TASK STATEMENT
Starting with the first line and ending with the line that holds "few light scratches.", repeat the material exactly.

AVAILABLE DATA
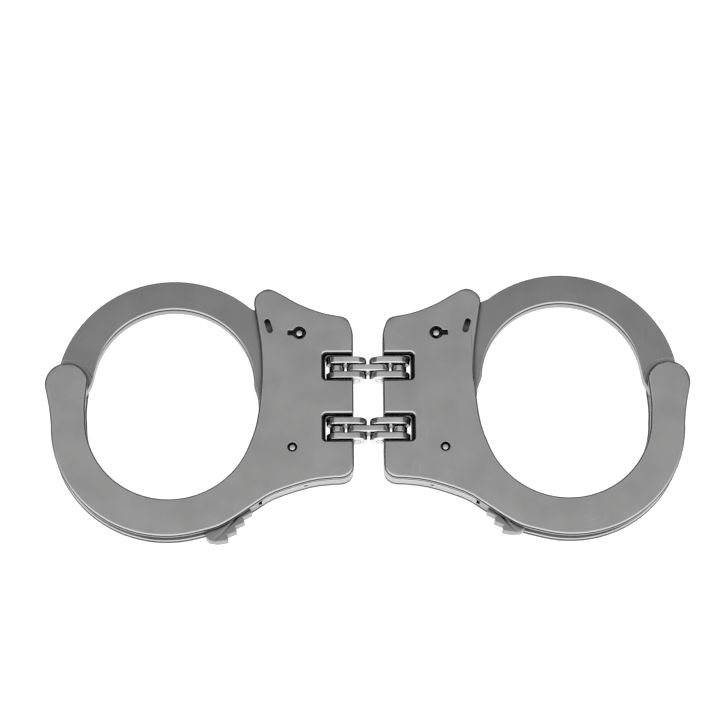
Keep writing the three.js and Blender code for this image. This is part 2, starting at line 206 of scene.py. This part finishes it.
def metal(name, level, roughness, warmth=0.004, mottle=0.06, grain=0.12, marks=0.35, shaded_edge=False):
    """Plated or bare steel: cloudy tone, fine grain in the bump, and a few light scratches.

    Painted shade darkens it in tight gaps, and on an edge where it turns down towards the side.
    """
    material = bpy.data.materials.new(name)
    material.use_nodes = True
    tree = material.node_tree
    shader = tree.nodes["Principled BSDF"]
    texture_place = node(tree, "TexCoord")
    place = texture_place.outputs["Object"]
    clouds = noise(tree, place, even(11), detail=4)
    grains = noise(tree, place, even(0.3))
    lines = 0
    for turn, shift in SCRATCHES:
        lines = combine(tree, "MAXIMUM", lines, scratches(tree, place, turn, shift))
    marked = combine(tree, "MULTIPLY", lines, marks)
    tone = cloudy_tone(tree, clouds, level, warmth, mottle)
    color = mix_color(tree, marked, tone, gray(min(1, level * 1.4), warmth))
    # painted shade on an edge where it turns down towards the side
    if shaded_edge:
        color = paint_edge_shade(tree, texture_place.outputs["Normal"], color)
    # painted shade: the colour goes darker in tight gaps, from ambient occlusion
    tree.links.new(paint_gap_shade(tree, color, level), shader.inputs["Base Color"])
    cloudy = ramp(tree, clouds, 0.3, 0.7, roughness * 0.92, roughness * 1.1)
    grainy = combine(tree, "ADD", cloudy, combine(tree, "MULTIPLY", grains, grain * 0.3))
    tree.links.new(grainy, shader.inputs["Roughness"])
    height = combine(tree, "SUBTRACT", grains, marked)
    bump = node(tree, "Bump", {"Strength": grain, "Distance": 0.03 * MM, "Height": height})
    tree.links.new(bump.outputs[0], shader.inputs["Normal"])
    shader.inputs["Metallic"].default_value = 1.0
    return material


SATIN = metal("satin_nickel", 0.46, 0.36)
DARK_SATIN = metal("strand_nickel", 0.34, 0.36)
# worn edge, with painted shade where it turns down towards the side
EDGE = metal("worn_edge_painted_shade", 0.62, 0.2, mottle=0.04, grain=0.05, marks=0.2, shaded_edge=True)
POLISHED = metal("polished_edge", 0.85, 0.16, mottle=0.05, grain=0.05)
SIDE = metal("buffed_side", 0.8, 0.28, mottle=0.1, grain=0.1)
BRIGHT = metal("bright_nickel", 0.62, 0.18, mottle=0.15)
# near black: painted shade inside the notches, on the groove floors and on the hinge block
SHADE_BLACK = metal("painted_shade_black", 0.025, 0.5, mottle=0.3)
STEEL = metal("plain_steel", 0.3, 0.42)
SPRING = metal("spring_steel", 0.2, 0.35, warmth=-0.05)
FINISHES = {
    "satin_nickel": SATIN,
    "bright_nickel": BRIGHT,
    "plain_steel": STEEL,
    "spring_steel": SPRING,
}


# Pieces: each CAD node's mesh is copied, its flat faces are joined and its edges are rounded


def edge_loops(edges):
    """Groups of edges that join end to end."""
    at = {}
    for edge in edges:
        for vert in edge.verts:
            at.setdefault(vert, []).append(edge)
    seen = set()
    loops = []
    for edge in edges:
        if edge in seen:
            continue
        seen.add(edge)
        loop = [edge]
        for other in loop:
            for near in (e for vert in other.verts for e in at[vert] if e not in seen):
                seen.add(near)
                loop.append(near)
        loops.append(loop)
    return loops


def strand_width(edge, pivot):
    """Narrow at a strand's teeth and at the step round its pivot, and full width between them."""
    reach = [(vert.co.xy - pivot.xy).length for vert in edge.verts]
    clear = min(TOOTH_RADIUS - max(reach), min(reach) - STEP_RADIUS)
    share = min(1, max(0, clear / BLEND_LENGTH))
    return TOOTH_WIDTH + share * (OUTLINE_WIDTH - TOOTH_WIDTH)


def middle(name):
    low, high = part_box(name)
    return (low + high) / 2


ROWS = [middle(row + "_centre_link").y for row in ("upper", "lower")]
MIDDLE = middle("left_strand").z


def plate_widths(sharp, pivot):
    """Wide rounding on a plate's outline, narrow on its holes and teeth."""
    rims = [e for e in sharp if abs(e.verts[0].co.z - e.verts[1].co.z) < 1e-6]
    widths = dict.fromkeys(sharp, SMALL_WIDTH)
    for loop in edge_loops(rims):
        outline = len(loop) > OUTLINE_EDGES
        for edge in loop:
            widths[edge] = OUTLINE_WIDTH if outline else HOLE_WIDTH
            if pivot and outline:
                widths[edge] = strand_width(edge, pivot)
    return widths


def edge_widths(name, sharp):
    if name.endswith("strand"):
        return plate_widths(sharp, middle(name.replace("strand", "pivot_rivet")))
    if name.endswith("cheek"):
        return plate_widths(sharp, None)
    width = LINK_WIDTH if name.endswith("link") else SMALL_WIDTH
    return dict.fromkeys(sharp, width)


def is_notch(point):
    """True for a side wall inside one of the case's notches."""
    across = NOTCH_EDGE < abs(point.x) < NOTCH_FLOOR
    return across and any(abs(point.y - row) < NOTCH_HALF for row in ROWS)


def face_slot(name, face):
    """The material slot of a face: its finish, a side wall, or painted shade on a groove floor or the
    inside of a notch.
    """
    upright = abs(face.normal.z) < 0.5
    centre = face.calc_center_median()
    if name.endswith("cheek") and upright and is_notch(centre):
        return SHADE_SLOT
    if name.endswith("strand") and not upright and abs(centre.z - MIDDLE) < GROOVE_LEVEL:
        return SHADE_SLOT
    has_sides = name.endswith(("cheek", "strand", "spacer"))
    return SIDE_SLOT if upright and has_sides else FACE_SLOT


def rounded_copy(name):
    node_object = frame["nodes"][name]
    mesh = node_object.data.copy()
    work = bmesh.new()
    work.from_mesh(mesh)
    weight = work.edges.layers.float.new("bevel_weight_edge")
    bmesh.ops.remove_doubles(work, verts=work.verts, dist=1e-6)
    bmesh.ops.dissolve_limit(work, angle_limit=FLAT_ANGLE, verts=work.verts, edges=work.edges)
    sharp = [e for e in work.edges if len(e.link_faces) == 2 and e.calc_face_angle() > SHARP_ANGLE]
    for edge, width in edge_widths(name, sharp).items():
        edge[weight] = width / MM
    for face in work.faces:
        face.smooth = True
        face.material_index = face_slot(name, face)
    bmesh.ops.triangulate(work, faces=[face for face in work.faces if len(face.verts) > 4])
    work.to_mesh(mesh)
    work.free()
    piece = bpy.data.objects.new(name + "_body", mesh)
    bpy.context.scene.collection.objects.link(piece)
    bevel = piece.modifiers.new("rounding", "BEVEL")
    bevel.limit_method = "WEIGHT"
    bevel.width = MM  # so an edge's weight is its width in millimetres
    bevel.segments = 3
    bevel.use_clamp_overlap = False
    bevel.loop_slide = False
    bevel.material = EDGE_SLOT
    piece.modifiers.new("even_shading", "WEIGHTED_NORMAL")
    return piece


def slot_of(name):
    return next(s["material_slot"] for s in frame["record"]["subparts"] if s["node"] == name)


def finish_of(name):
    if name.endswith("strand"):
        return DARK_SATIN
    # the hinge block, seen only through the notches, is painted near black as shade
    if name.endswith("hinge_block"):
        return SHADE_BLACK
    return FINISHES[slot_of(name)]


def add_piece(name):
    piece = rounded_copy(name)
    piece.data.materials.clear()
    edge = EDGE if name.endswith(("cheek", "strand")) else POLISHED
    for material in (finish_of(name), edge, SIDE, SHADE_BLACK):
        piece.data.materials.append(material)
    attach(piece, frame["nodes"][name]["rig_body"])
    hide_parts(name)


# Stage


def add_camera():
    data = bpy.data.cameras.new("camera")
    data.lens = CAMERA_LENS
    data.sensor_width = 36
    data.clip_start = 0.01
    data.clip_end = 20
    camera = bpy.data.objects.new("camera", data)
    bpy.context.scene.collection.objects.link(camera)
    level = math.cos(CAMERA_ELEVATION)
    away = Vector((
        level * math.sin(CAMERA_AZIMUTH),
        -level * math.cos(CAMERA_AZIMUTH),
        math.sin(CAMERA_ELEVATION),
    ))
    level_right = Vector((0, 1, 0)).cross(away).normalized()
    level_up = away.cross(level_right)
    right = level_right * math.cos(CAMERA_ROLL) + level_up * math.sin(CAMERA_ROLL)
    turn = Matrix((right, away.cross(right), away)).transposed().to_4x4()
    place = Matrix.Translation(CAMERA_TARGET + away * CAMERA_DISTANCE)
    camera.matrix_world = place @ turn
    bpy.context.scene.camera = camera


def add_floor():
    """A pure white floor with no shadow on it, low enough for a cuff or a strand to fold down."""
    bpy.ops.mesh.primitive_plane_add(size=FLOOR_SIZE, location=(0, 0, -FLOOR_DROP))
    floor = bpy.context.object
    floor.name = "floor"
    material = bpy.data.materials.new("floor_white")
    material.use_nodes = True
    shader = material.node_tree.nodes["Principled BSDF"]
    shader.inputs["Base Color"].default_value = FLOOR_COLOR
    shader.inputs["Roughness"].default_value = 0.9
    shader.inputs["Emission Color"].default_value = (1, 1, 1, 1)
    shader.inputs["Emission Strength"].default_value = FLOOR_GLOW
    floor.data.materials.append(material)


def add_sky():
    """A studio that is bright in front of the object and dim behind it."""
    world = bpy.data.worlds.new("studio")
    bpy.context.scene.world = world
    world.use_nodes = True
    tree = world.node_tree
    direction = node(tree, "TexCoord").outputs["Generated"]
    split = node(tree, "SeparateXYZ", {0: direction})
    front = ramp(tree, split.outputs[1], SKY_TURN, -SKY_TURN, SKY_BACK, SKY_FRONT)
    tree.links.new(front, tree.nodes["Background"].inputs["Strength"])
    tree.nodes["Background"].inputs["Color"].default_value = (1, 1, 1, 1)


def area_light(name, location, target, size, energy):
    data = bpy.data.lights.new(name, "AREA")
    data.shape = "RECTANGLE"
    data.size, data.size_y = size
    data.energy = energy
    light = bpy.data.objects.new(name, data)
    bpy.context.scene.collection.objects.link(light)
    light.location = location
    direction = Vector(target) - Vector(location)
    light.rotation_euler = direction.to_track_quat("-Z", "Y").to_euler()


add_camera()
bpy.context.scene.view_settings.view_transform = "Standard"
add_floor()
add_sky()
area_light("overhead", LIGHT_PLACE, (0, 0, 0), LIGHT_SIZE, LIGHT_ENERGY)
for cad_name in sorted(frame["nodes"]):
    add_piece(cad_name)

OUTPUT BELOW
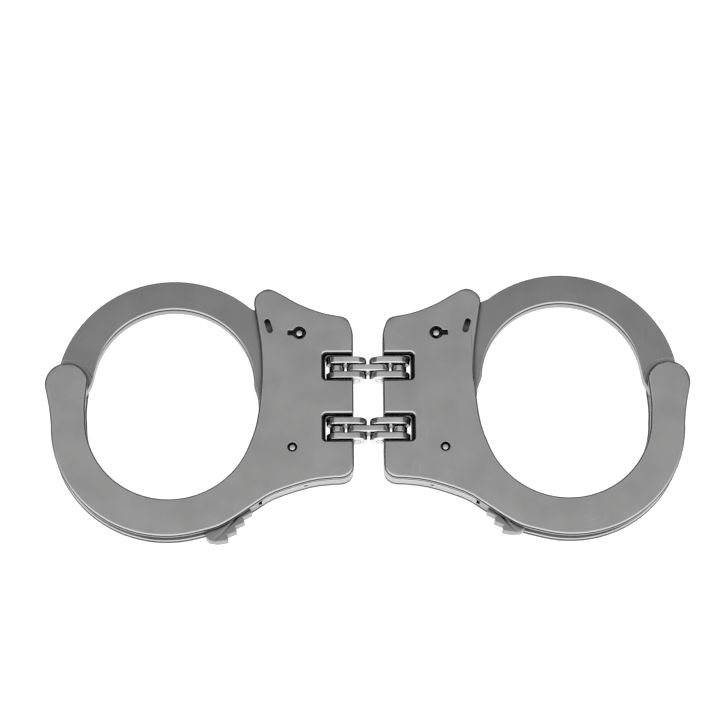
Keep writing the three.js and Blender code for this image. This is part 2, starting at line 206 of scene.py. This part finishes it.
def metal(name, level, roughness, warmth=0.004, mottle=0.06, grain=0.12, marks=0.35, shaded_edge=False):
    """Plated or bare steel: cloudy tone, fine grain in the bump, and a few light scratches.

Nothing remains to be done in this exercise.